Она в ответ: «Никто, учитель!»
«И так и я твоей души
Не осужу, – сказал спаситель, —
Иди в свой дом – и не греши».
С первого разу может показаться странным, что Полежаев, которого главная мука и отрава жизни состояла в сомнении, с жадностию переводил водяно-красноречивые лирические поэмы Ламартина;[11 - Полежаев перевел следующие поэмы Ламартина: «La mort de Socrate» («Смерть Сократа»), «Epitre a lord Byron» («Человек. Послание к Байрону») – вошли в «Стихотворения А. Полежаева»; «Ode a Bonaparte» («Бонапарту») – вошла в сборник «Кальян» и др.] но это очень понятно, если взглянуть на предмет попристальнее. Крайности соприкасаются, и ничего нет естественнее, как переход из одной крайности в другую… Кроме того, Полежаев явился в такое время, когда стихотворное ораторство и риторическая шумиха часто смешивалась с поэзиею и творчеством. Этим объясняются его лирические произведения, писанные на случаи, его «Кориолан» и другие пьесы в этом роде. Недостаток в развитии заставил его писать в сатирическом роде, к которому он нисколько не был способен. Его остроумие – тяжело и грубо. Недостаток же развития помешал ему обратить внимание на форму, выработать себе послушный и гибкий стих. И потому, отличаясь часто энергическою сжатостию выражения, он иногда впадает в прозаическую растянутость и между прекрасными стихами вставляет стихи, отличающиеся странностию, изысканностию и неточностию выражения.

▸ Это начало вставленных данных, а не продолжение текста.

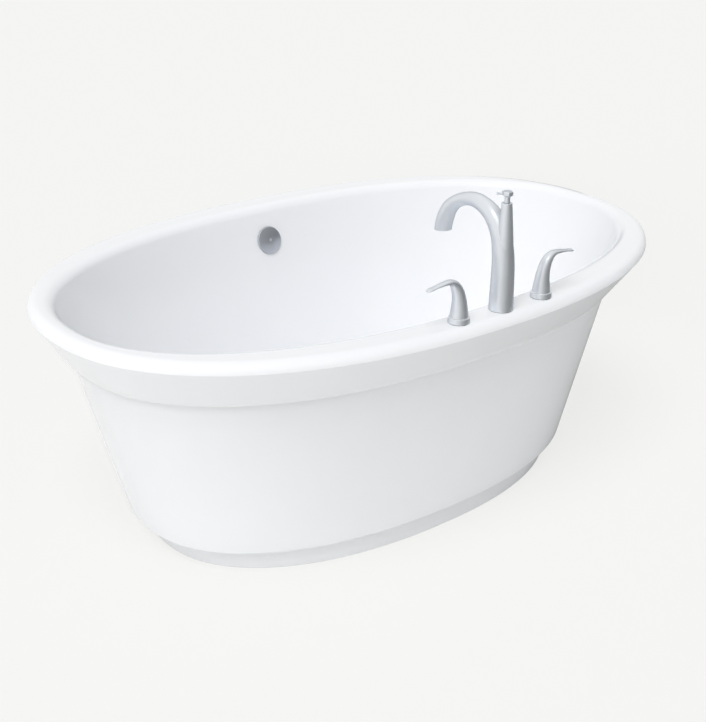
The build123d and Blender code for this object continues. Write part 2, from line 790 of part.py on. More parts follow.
def lock_nut(width, bore, x):
    z = deck_under - washer_thickness - lock_nut_height
    nut = hexagon(width, lock_nut_height, x, -tap_line, z)
    return nut - disc(bore, lock_nut_height + 2 * overrun, x, -tap_line, z - overrun)


def transfer_pipes():
    """Rigid pipes that carry mixed water from the valves to the shank."""
    pipes = Part()
    length = tap_spacing / 2 - 2 * (union_length - transfer_socket)
    z = bath_height - union_height
    for side in (-1, 1):
        along = Pos(fittings_x + side * tap_spacing / 4, -tap_line, z) * Rot(0, 90, 0)
        pipe = along * Cylinder(transfer_pipe_radius, length)
        pipes += pipe - along * Cylinder(transfer_pipe_radius - transfer_pipe_wall, length + 2 * overrun)
    return pipes


def diverter_base():
    return bath_height + gasket_thickness + column_height


def diverter_knob():
    """Hexagonal knob on a round neck, narrowed at its waist."""
    x, y = spout_xy
    z = diverter_base() + turning_gap
    neck = disc(knob_neck_radius, knob_neck_height, x, y, z)
    low = Pos(x, y, z + knob_neck_height) * RegularPolygon(knob_radius * knob_waist_share, 6)
    waist_z = z + knob_neck_height + knob_height * knob_flare_share
    wide = Pos(x, y, waist_z) * RegularPolygon(knob_radius, 6)
    knob = neck + loft([low, wide])
    top = Pos(x, y, waist_z) * extrude(RegularPolygon(knob_radius, 6), knob_height * (1 - knob_flare_share))
    top = chamfer(top.edges().group_by(Axis.Z)[-1], knob_edge)
    knob += top
    knob -= disc(diverter_spindle_radius, knob_neck_height + overrun, x, y, z - overrun)
    return knob - diverter_pin_solid()


def diverter_pin_solid():
    x, y = spout_xy
    z = diverter_base() + turning_gap + knob_neck_height + knob_height / 2
    place = Pos(x, y, z) * Rot(0, 0, diverter_pin_angle) * Rot(0, 90, 0) * Pos(0, 0, knob_neck_radius)
    return place * Cylinder(diverter_pin_radius, diverter_pin_length - knob_neck_radius, align=MIN_Z)


def diverter_pin():
    pin = diverter_pin_solid()
    x, y = spout_xy
    z = diverter_base() + turning_gap + knob_neck_height + knob_height / 2
    tip = Pos(x, y, z) * Rot(0, 0, diverter_pin_angle) * Pos(diverter_pin_length, 0, 0)
    return pin + tip * Sphere(diverter_pin_tip_radius)


def diverter_spindle():
    x, y = spout_xy
    low = diverter_base() - diverter_spindle_depth + turning_gap
    top = diverter_base() + turning_gap + knob_neck_height
    return disc(diverter_spindle_radius, top - low, x, y, low)


# Centre line of a lever: outward and up, as shares of its reach and height, then half thickness and half
# width as shares of its foot radius
lever_shares = [(0.0, 0.0, 1.0, 1.0), (0.0, 0.17, 0.9, 0.9), (0.008, 0.36, 0.8, 0.8), (0.03, 0.54, 0.71, 0.72),
                (0.08, 0.72, 0.61, 0.66), (0.175, 0.89, 0.47, 0.58), (0.3, 0.985, 0.31, 0.5),
                (0.45, 1.0, 0.21, 0.44), (0.63, 0.985, 0.155, 0.4), (0.82, 0.955, 0.115, 0.36),
                (0.985, 0.925, 0.08, 0.28), (1.0, 0.922, 0.045, 0.22)]


def lever_foot():
    return bath_height + gasket_thickness + escutcheon_height + collar_height + turning_gap


def lever_body():
    """Swan-necked lever that tapers from a round foot to a thin flat tip pointing along +X, at the origin."""
    rise = bath_height + lever_height - lever_foot()
    points = [Vector(lever_reach * out, 0, rise * up) for out, up, _, _ in lever_shares]
    wires = []
    for index, point in enumerate(points):
        before = points[max(index - 1, 0)]
        after = points[min(index + 1, len(points) - 1)]
        tangent = after - before if index else Vector(0, 0, rise)
        plane = Plane(origin=point, x_dir=(0, 1, 0), z_dir=tangent)
        _, _, thin, wide = lever_shares[index]
        wires.append((plane * Ellipse(lever_radius * wide, lever_radius * thin)).wire())
    body = Part() + Solid.make_loft(wires)
    body -= disc(spindle_radius, spindle_rise + overrun, 0, 0, -overrun)
    return body - set_screw_place() * Cylinder(set_screw_radius, lever_radius, align=MIN_Z)


def set_screw_place():
    """From the spindle outwards, square to the lever's arm."""
    return Pos(0, spindle_radius, set_screw_height) * Rot(-90, 0, 0)


def set_screw_body():
    """Grub screw with a hexagonal socket."""
    screw = Cylinder(set_screw_radius, set_screw_length, align=MIN_Z)
    screw -= hexagon(set_screw_radius, set_screw_radius + overrun, 0, 0, set_screw_length - set_screw_radius)
    return set_screw_place() * screw


def at_tap(body, x, side):
    """Puts a lever piece on its tap, mirrored where the lever points along -X."""
    body = body if side > 0 else mirror(body, Plane.YZ)
    return Pos(x, -tap_line, lever_foot()) * body


def escutcheon(x):
    ring = disc(escutcheon_radius, escutcheon_height, x, -tap_line, bath_height + gasket_thickness)
    ring = chamfer(ring.edges().group_by(Axis.Z)[-1], escutcheon_bevel)
    return ring - disc(valve_radius + pipe_fit, escutcheon_height + 2 * overrun, x, -tap_line, bath_height - overrun)


def collar(x):
    z = bath_height + gasket_thickness + escutcheon_height
    return tube(collar_radius, spindle_radius + turning_gap, collar_height, x, -tap_line, z)


def tap_gasket(x):
    return tube(escutcheon_radius - gasket_thickness, valve_radius + pipe_fit, gasket_thickness, x, -tap_line,
                bath_height)


def valve_body(x, side):
    """Valve through the deck: spindle bore above, inlet tail below, union towards the spout."""
    low = bath_height - valve_length
    top = bath_height + gasket_thickness + valve_rise
    body = disc(valve_radius, top - low, x, -tap_line, low)
    body += disc(inlet_radius, inlet_length, x, -tap_line, low, up=False)
    arm, bore = union_arm(x, -side)
    body += arm
    body -= bore
    spindle_low = lever_foot() - spindle_depth - pipe_fit
    body -= disc(spindle_radius + running_fit, top - spindle_low + overrun, x, -tap_line, spindle_low)
    return body - disc(inlet_bore, union_height, x, -tap_line, low - inlet_length - overrun)


def spindle(x):
    low = lever_foot() - spindle_depth
    top = lever_foot() + spindle_rise
    return disc(spindle_radius, top - low, x, -tap_line, low)


def make_parts():
    nodes = {
        "tub_shell": tub_shell(),
        "skirt_panel": skirt_panel(),
        "plinth_ring": plinth_ring(),
        "floor_board": floor_board(),
        "cross_beams": cross_beams(),
        "levelling_feet": levelling_feet(),
        "foot_lock_nuts": foot_lock_nuts(),
        "rim_struts": rim_struts(),
        "strut_screws": strut_screws(),
        "overflow_cover": overflow_cover(),
        "overflow_screw": overflow_screw(),
        "overflow_gasket": overflow_gasket(),
        "overflow_elbow": overflow_elbow(),
        "overflow_pipe": overflow_pipe(),
        "drain_flange": drain_flange(),
        "drain_stopper": drain_stopper(),
        "stopper_seal": stopper_seal(),
        "drain_gasket": drain_gasket(),
        "drain_shoe": drain_shoe(),
        "waste_pipe": waste_pipe(),
        "slip_nuts": slip_nuts(),
        "waste_tee": waste_tee(),
        "tailpiece": tailpiece(),
        "spout_body": spout_body(),
        "spout_insert": spout_insert(),
        "spout_gasket": spout_gasket(),
        "spout_shank": spout_shank(),
        "spout_washer": washer(washer_radius, shank_radius + pipe_fit, fittings_x),
        "spout_nut": lock_nut(lock_nut_width, shank_radius, fittings_x),
        "transfer_pipes": transfer_pipes(),
        "diverter_knob": diverter_knob(),
        "diverter_pin": diverter_pin(),
        "diverter_spindle": diverter_spindle(),
    }
    for name, side in (("hot", -1), ("cold", 1)):
        x = fittings_x + side * tap_spacing / 2
        nodes[name + "_escutcheon"] = escutcheon(x)
        nodes[name + "_collar"] = collar(x)
        nodes[name + "_gasket"] = tap_gasket(x)
        nodes[name + "_valve_body"] = valve_body(x, side)
        nodes[name + "_washer"] = washer(washer_radius, valve_radius + pipe_fit, x)
        nodes[name + "_nut"] = lock_nut(lock_nut_width, valve_radius, x)
        nodes[name + "_lever"] = at_tap(lever_body(), x, side)
        nodes[name + "_spindle"] = spindle(x)
        nodes[name + "_set_screw"] = at_tap(set_screw_body(), x, side)
    return nodes


for node, solid in make_parts().items():
    export_step(solid, f"parts/{node}.step")
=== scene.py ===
import math

import bmesh
import bpy
import numpy
from mathutils import Matrix, Vector


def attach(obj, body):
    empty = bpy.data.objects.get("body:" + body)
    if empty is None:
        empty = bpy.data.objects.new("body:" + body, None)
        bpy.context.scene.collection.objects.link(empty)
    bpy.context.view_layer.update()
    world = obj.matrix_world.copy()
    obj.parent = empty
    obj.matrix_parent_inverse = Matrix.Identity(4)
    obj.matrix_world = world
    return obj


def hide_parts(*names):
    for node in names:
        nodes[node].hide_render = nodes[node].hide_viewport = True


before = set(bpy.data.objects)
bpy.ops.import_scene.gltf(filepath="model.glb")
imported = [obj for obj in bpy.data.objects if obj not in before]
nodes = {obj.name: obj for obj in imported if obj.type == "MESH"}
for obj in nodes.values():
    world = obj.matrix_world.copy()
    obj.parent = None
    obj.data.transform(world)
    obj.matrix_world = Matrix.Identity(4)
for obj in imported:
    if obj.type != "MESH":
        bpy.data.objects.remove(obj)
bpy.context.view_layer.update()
mm = 0.001
print("stage: frame loaded,", len(nodes), "nodes")

# Camera, worked out from the outline of the rim, the skirt and the spout
shot = {
    "place": (-1.8739, -2.3517, 1.6903),
    "right": (0.7869, -0.6170, 0.0093),
    "up": (0.2484, 0.3306, 0.9105),
    "lens": 63.69,      # with the sensor's size on the picture's long side
    "sensor": 36.0,
    "nearest": 0.05,
    "furthest": 200.0,
}


def placeCamera(spec):
    data = bpy.data.cameras.new("shotCamera")
    data.sensor_width = spec["sensor"]
    data.lens = spec["lens"]
    data.clip_start = spec["nearest"]
    data.clip_end = spec["furthest"]
    camera = bpy.data.objects.new("shotCamera", data)
    right = Vector(spec["right"]).normalized()
    back = right.cross(Vector(spec["up"])).normalized()
    up = back.cross(right)
    turn = Matrix((right, up, back)).transposed().to_4x4()
    camera.matrix_world = Matrix.Translation(spec["place"]) @ turn
    bpy.context.scene.collection.objects.link(camera)
    bpy.context.scene.camera = camera


placeCamera(shot)
bpy.context.scene.view_settings.view_transform = "Standard"
print("stage: camera placed")


# Colours are written as sRGB hex and turned linear here
def linear(code):
    parts = [int(code[i:i + 2], 16) / 255 for i in (1, 3, 5)]
    return tuple(p / 12.92 if p <= 0.04045 else ((p + 0.055) / 1.055) ** 2.4 for p in parts) + (1.0,)


# A socket given as a socket is linked, anything else is set on it
def addNode(tree, kind, settings=None, sockets=None):
    node = tree.nodes.new(kind)
    for key, value in (settings or {}).items():
        setattr(node, key, value)
    for key, value in (sockets or {}).items():
        if isinstance(value, bpy.types.NodeSocket):
            tree.links.new(value, node.inputs[key])
        else:
            node.inputs[key].default_value = value
    return node


def startMaterial(name):
    material = bpy.data.materials.new(name)
    material.use_nodes = True
    material.node_tree.nodes.clear()
    return material, material.node_tree


# Noise that varies over a real size in millimetres, stretched along one axis where asked
def mottle(tree, sizeMm, detail=3.0, stretch=(1.0, 1.0, 1.0)):
    place = addNode(tree, "ShaderNodeTexCoord")
    scaled = addNode(tree, "ShaderNodeMapping", None, {"Vector": place.outputs["Object"], "Scale": stretch})
    return addNode(tree, "ShaderNodeTexNoise", None, {
        "Vector": scaled.outputs["Vector"], "Scale": 1 / (sizeMm * mm), "Detail": detail}).outputs["Fac"]


def between(tree, fac, low, high):
    return addNode(tree, "ShaderNodeMapRange", None, {
        "Value": fac, "To Min": low, "To Max": high}).outputs["Result"]


def blendColours(tree, fac, first, second):
    return addNode(tree, "ShaderNodeMix", {"data_type": "RGBA"}, {
        0: fac, 6: linear(first), 7: linear(second)}).outputs[2]


def bump(tree, height, depthMm):
    return addNode(tree, "ShaderNodeBump", None, {
        "Height": height, "Distance": depthMm * mm, "Strength": 1.0}).outputs["Normal"]


# Cast acrylic sheet, drawn over a mould and polished: clear gloss with a very slow ripple
acrylic = {"pale": "#F4F5F7", "cool": "#F1F2F5", "rippleMm": 70, "rippleDepthMm": 0.035, "patchMm": 240,
           "roughLow": 0.13, "roughHigh": 0.19, "ior": 1.49}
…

Кто не идет вперед, тот идет назад: стоячего положения нет. Второе собрание стихотворений Полежаева, изданное в 1833 году под титулом «Кальян», было несравненно ниже первого. Даже лучшие пьесы – пополам с риторическою водою. Только одна «Цыганка» блещет ярким цветом художественной формы.
Кто идет перед толпою
На широкой площади,
С загорелой красотою
На щеках и на груди?
Под разодранным покровом,
Проницательна, черна,
Кто в величии суровом
Эта дивная жена?
Вьются локоны небрежно
По нагим ее плечам,
Искры наглости мятежно
Разбежались по очам,
И страшней ударов сечи,
Как гремучая река,
Льются сладостные речи
У бесстыдной с языка.
Узнаю тебя, вакханка
Незабвенной старины:
Ты, коварная цыганка,
Дочь свободы и весны!
Под узлами бедной шали
Ты не скроешь от меня
Ненавистницу печали,
Друга радостного дня.
Ты знакома вдохновенью
Поэтической мечты,
Ты дарила наслажденью
Африканские цветы.
Ах, я помню, но ужасно
Вспоминать лукавый сон!
Фараонка, не напрасно
Тяготит мне душу он!
Пронеслась с годами сила,
Я увял – и наяву
Мне рука твоя вручила
Приворотную траву!
Сколько игры, переливов поэтического блеска и в этом, впрочем, не совсем выдержанном стихотворении – «Ахалук»!
Ахалук мой, ахалук,
Ахалук демикотонный,
Ты – работа нежных рук
Азиятки благосклонной!
Ты родился под иглой
Отагинки чернобровой,
После робости суровой
И любви во тьме ночной!
Ты не пышной пестротою,
Цветом гордых узденей,
Но смиренной простотою,
Цветом северных ночей
Мил для сердца и очей…
Черен ты, как локон длинный
У цыганки кочевой,
Мрачен ты, как дух пустынный,
Сторож урны гробовой.
И серебряной тесьмою,
Как волнистою струею
Дагестанского ручья,
Обвились твои края.
Никогда игра алмаза
У Могола на чалме,
Никогда луна во тьме,
Ни чело твое, о База,
Это бледное чело,
Это чистое стекло,
Споря в живости с овалом,
Под ревнивым покрывалом,
Не сияли так светло!
Ах, серебряная змейка,
Ненаглядная струя —
Это ты, моя злодейка,
Ахалук суровый – я!
Только этими двумя стихотворениями «Кальян» напомянул о прежнем Полежаеве: остальное все или пресная вода, или вино пополам с пресною водою. Теперь «Кальян» издан во второй раз, в 16-ю долю листа, на серой бумаге, неуклюжими и слишком крупными для формата буквами, с ужаснейшими опечатками и грамматическими ошибками и, наконец, с дурно вылитографированным портретом автора.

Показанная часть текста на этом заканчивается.